— START —
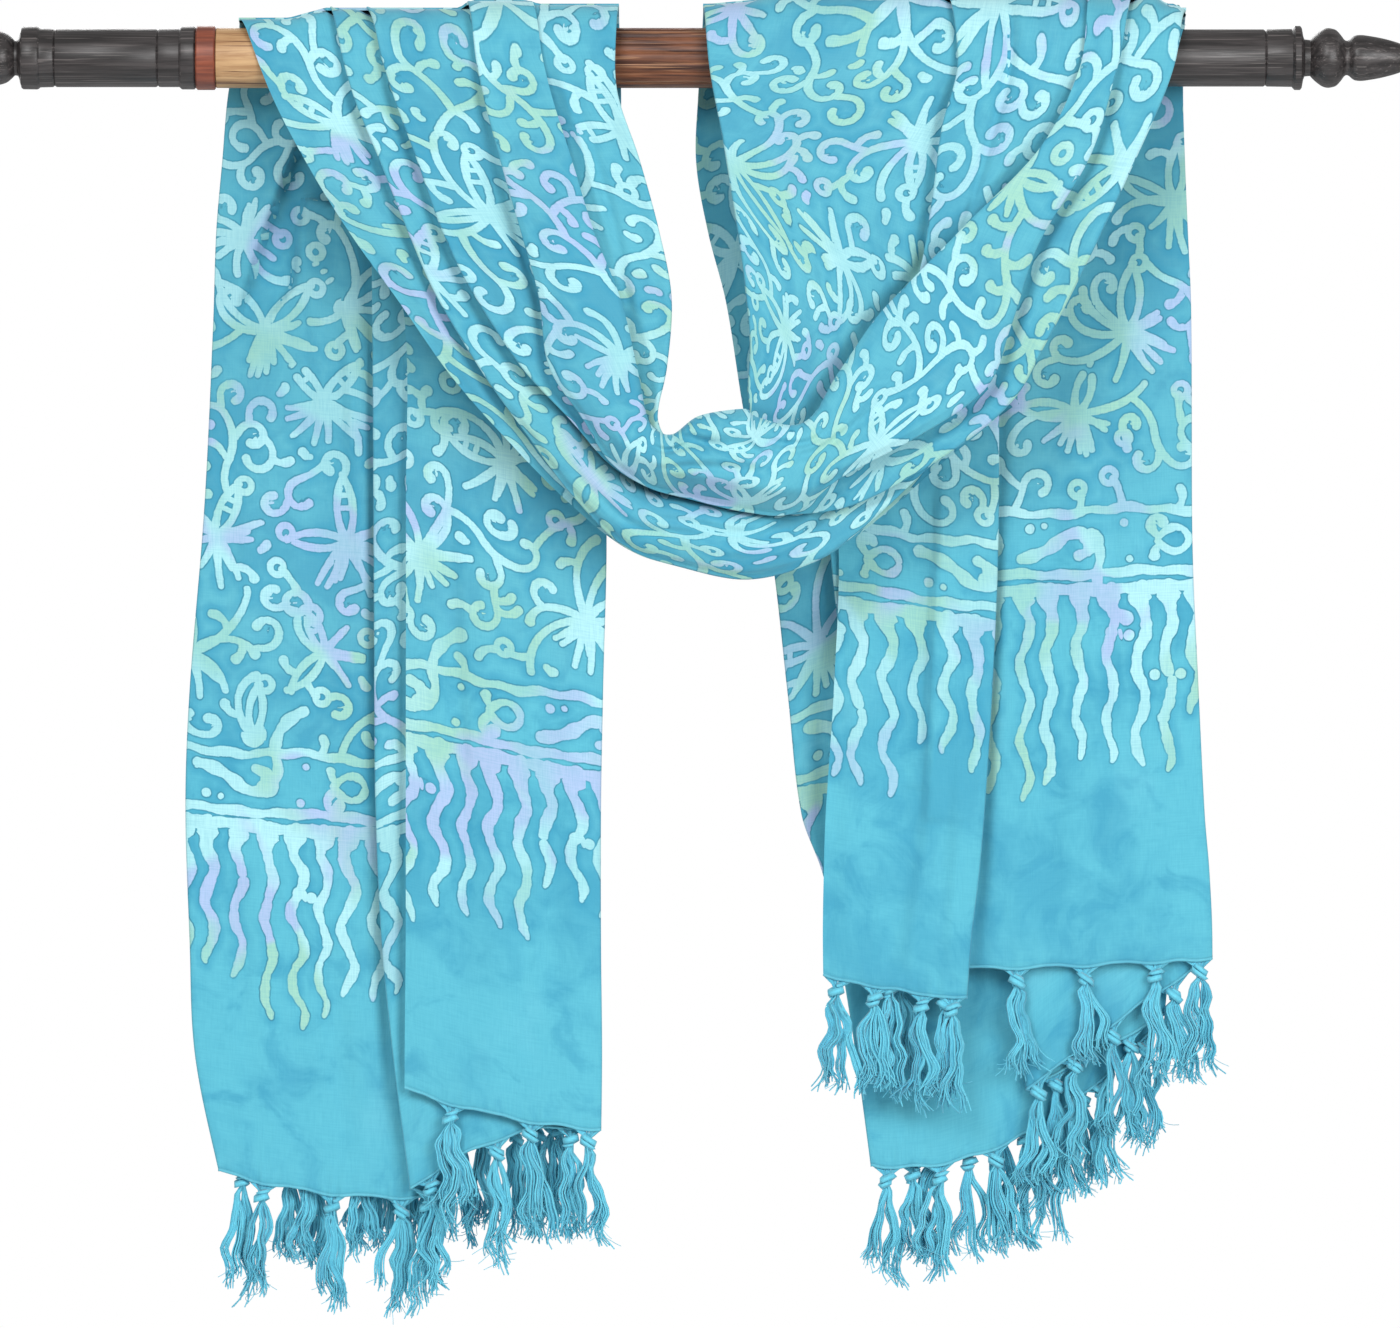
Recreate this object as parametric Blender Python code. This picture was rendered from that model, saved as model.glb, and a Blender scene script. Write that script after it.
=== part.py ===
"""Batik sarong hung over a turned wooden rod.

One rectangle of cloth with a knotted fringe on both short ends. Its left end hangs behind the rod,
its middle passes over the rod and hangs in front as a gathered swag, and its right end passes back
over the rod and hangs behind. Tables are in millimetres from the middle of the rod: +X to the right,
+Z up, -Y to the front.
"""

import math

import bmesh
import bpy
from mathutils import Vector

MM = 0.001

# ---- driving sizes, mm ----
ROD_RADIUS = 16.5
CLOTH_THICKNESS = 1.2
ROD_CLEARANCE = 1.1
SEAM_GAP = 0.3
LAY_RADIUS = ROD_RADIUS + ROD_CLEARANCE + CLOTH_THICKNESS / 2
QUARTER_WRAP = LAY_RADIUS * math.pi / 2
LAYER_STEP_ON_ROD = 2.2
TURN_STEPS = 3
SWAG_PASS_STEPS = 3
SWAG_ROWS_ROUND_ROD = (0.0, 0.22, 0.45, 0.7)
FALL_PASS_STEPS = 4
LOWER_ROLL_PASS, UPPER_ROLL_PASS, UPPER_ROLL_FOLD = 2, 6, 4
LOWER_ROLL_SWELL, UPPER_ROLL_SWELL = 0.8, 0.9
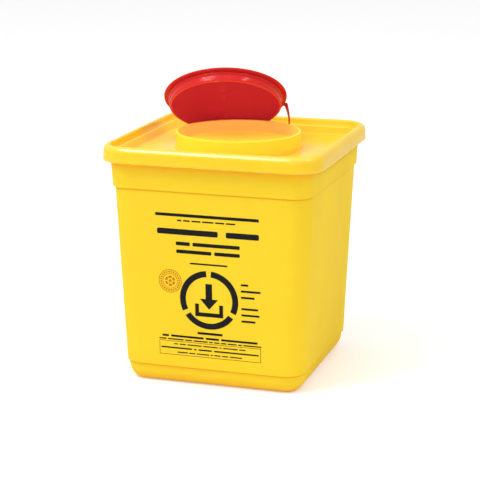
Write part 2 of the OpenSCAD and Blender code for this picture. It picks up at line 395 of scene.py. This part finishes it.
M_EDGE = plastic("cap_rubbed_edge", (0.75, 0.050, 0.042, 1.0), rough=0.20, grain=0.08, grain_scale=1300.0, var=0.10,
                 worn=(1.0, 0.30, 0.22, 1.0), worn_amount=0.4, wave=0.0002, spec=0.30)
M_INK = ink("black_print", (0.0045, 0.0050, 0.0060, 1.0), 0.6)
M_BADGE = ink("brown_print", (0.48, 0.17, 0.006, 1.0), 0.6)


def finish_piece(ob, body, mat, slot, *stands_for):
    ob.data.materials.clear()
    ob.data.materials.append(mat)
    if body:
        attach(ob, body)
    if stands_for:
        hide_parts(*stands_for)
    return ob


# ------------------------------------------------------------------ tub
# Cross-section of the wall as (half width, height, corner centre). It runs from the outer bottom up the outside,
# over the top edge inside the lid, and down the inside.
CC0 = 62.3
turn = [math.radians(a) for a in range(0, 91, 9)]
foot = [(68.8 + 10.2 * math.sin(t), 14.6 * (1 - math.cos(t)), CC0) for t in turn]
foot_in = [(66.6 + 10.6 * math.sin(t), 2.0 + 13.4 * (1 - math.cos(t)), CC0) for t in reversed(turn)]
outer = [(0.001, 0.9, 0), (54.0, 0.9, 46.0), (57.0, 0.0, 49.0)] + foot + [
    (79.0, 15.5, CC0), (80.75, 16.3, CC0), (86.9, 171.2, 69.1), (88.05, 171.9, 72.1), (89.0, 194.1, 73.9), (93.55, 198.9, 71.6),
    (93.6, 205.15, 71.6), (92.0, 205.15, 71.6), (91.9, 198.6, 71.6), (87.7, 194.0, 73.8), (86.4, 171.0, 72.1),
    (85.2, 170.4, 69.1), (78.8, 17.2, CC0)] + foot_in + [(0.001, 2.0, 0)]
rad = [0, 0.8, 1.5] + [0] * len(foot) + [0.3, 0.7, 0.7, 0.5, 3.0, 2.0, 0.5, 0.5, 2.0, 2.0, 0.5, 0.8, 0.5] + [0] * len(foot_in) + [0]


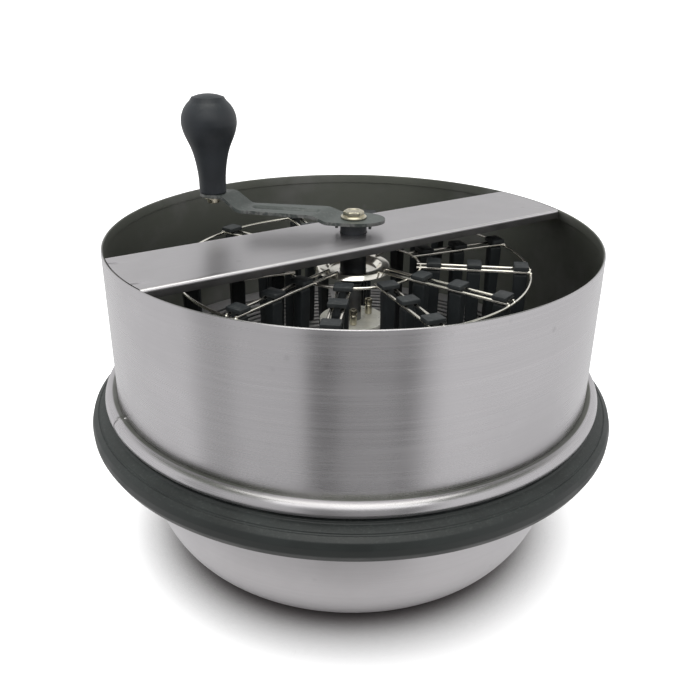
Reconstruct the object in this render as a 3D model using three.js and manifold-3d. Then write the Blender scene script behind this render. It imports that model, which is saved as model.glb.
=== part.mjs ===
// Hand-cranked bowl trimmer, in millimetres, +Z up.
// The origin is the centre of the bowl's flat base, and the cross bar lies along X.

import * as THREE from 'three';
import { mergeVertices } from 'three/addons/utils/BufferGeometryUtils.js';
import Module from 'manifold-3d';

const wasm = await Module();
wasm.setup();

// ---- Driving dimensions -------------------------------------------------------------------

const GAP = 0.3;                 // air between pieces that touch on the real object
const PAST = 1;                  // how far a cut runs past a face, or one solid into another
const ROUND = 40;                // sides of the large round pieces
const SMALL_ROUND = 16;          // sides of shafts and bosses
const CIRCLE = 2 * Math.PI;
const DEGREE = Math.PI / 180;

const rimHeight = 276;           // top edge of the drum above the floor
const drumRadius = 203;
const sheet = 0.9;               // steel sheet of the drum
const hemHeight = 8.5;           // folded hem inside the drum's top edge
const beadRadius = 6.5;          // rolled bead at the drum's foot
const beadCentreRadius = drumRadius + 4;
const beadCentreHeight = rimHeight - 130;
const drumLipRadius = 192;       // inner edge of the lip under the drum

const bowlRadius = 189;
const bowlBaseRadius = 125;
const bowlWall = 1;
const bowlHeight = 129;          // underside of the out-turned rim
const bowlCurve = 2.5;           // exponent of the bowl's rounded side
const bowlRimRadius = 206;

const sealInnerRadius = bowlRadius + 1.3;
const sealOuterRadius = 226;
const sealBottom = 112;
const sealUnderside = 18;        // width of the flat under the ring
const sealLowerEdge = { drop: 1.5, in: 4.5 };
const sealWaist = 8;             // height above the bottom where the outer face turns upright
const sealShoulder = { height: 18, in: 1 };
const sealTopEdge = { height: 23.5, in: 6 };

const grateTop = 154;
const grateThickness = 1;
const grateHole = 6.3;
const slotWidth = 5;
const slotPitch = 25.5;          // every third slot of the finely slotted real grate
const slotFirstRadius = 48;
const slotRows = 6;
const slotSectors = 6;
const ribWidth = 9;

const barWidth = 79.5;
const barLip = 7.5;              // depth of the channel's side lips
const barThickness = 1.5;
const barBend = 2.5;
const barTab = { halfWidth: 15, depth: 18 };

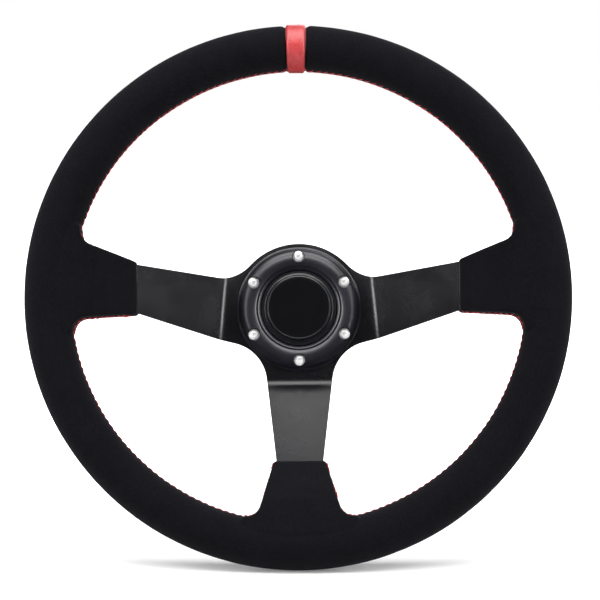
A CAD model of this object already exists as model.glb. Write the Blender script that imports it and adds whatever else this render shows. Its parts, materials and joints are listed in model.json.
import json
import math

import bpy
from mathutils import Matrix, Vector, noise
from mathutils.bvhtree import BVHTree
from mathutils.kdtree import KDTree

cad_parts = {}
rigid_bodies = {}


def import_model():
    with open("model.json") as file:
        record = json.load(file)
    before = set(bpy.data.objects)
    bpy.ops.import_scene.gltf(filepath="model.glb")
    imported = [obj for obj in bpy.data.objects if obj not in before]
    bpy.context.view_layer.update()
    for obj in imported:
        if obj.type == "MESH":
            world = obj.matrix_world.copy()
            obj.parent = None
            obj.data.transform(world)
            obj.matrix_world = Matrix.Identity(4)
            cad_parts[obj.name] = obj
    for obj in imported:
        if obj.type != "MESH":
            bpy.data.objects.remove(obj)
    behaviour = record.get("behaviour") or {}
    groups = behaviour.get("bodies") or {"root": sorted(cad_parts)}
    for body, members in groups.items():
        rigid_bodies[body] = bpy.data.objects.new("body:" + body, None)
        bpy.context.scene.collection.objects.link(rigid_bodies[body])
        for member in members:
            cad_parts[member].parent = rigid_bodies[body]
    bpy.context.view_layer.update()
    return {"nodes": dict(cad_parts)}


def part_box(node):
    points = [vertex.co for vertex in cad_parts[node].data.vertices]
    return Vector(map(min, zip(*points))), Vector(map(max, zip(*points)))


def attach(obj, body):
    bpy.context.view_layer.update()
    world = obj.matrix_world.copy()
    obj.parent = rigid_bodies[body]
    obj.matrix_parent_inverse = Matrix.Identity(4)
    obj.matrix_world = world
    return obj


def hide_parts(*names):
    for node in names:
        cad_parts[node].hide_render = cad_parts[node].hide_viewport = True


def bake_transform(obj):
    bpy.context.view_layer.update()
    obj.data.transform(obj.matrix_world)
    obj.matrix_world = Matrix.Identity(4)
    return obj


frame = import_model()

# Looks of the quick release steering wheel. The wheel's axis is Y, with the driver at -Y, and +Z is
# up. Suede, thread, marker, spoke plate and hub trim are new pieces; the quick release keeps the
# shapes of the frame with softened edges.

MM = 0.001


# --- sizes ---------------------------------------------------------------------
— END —
Work to be completed: Report only the number of lines in the records that include the word "three".

Task solution: 3